What we have for them, it turns out, are board books. I’m talking about original board books here, conceived as such, as opposed to the aforementioned 32-ish-page picture books that are sometimes later repackaged as board books. These original board books are often even shorter than picture books, and smaller in dimension, too.

If the graph I’ve begun to draw for the 32-page picture book has “inverse amount of material to work with before I get imaginary yelled-at” on one axis and “capacity for feeling like a poet” on the other, it stands to reason that this shorter and smaller book, plus this baby sitting on the floor in front of me who is apparently uninterested in almost everything that I’m used to making, together could create the absolute ideal conditions for abstraction, dreaminess and occasionally feeling like a poet.

When you look to capture the attention of a baby, your (or at least my) impulse is not to try to teach them anything or be clever. You know they’re not receiving those messages yet. You’re simply hoping to engage them minute to minute.

As an author for babies, you start right away in that clean, spare state of mind you work so hard (and get imaginary yelled-at so much) to achieve when your audience is a little older. And because board books are so short, you have less time to ruin that fragile mood once you’ve found it.

I didn’t come to this conclusion on my own. The potential of board books was shown to me mainly by the work of two people: the Japanese author-illustrator Taro Gomi and the undisputed queen of this format, the American author-illustrator Sandra Boynton.

Boynton’s “Hippos Go Berserk!” marked the first time I saw my son, then not quite a year old, listen intently to anything being read to him (and not for lack of trying). It sat him down the way every author hopes to sit their audience down.

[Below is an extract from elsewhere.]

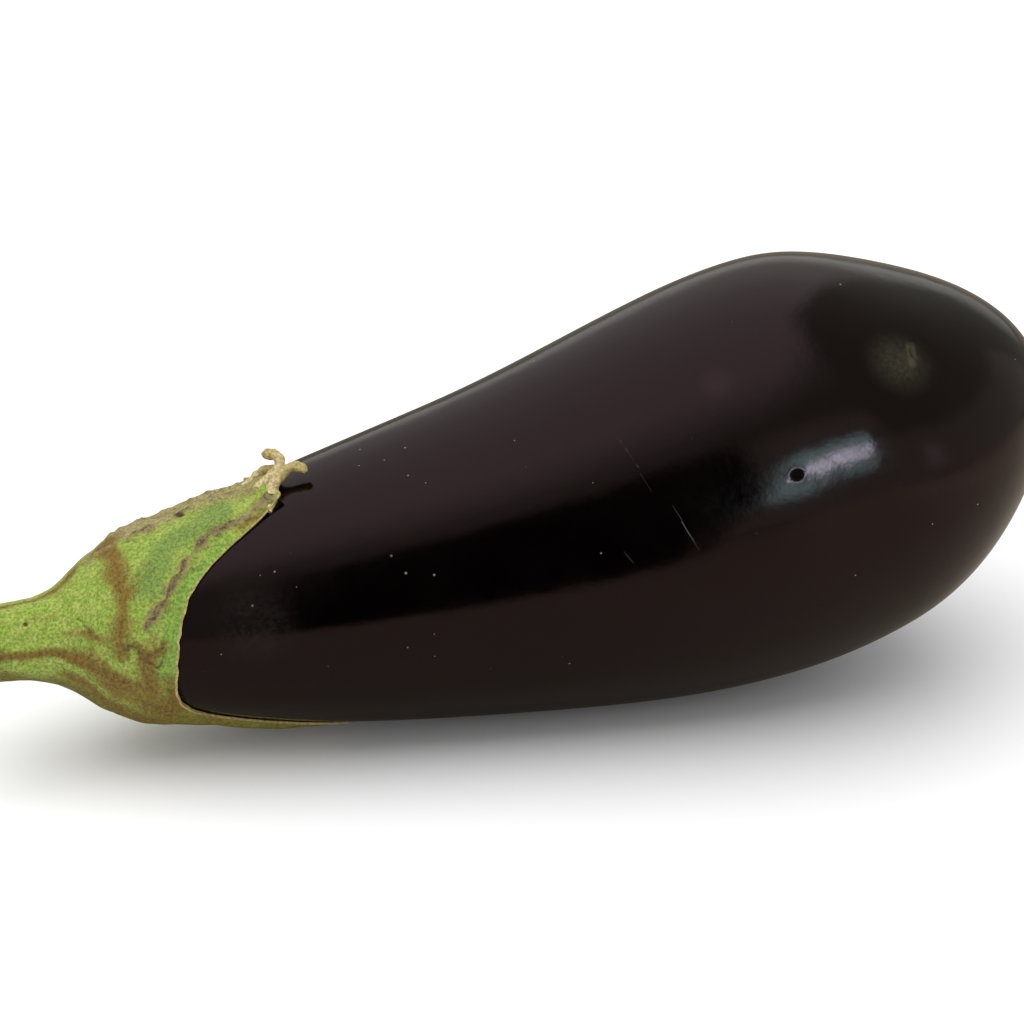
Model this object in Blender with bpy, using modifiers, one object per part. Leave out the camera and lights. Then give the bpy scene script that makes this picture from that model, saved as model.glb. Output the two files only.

I had heard of Boynton’s work, and knew it visually, but until then I didn’t know she was a witch. She sings a song from the woods and children follow her into her pastel-colored, soft-animal-filled world. I don’t pretend to know what she is doing technically, rhythmically or tonally that speaks directly to the very very young. And so, lacking in scientific capacity, I revert to the grand tradition of labeling her a witch.

But the comparison to music is useful here. Boynton is also a songwriter, and board books can behave more like songs than stories when they want to. It would be selling her short, however, to say her books are just songs that happen to be laid down on (heavy) paper.

Crucially, Boynton understands how to make her audience want to turn the page to see what’s next, maybe for the first time ever in their lives. And she is able to craft an emotional, energetic rise and fall without needing a plot or a problem to solve. Her drawings are simple and calm, her characters always look a little confused to be there, and the world it all adds up to is rich and memorable.

Taro Gomi is similarly gifted at creating vast worlds out of deceptively simple elements. His illustrations are, for my money, some of the best going in any format. “Bus Stops” is the first work of his I saw, and it is achingly beautiful. It builds momentum, glides and then gently touches down, again without a plot, a premise, a hero or a villain.

But the book of his that really showed me what the board book could do was “Spring Is Here.” In this circular lullaby, Gomi establishes loose visual rules that let him bend space, scale and time.

After finishing it, I remember thinking to myself, “Board books can do this?” and answering, “Well, Taro Gomi can do this. But you can try, too.”

I recently did try. And I’m happy to report that the process was as fun and rewarding and poetic as I was hoping it would be. I loved it.

Like a real baby, the imaginary baby in front of me as I worked didn’t give me as much feedback as the older child I’m used to dealing with has given me. So we’ll see how the books actually go over.

But who knows what babies really think of anything anyway. Maybe only Sandra Boynton knows.